Just realized something that has been bothered me for ages. When using samples in Overtone, half of the time they would have a loud audible click at the end. I would try to work around it with an extra envelope, but it wasn't great. Turns out it's actually Overtone being too clever. The built-in sample synths do a bunch of extra stuff to cater for playing loops, adding an asr env and a phasor. If I play the sample buffer directly with play-buf then I don't have the clicking.

plexus10:11:47

instead of using play-buf, they use a phasor to go through the individual samples it seems

plexus10:11:39

to reproduce

;; loud click at the end (at least for me, on linux)
((freesound-sample 26878))
;; no click
(demo (play-buf 2 (:id (freesound-sample 26878))))

diego.videco23:11:19

I think it may be an old supercollider idiom, prior to PlayBuf

diego.videco23:11:18

Would be definitely nice to fix that.

pfeodrippe21:11:10

Not that I would have time to work on it at the moment, but I was thinking if we could have audio diffs analogous to browser screenshot diffs, but where the “screenshot” is the 2d representation of the audio (in frequency or time or FFT time windows). Example, you build some sound, play it and save the output; then you make some changes and compare the second output with the first one visually.
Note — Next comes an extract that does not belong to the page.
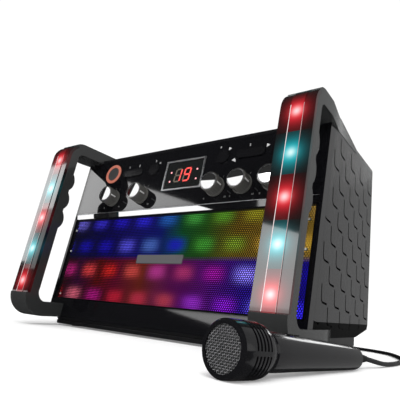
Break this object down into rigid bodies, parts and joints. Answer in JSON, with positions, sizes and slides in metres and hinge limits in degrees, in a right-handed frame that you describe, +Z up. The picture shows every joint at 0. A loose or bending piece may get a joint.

For automated testing of these diffs, we would have to make it robust enough to minimize false positives (can we control the randomness seed in SC? Hopefully we can), but it could help with some regressions. Let me know what you think o/

plexus08:11:40

Interesting idea... my main thought is that the effort it would take to build this testing harnass would be better spent on overall development. But I do think it's doable, take both a waveform and a spectogram, and do an image diff over them.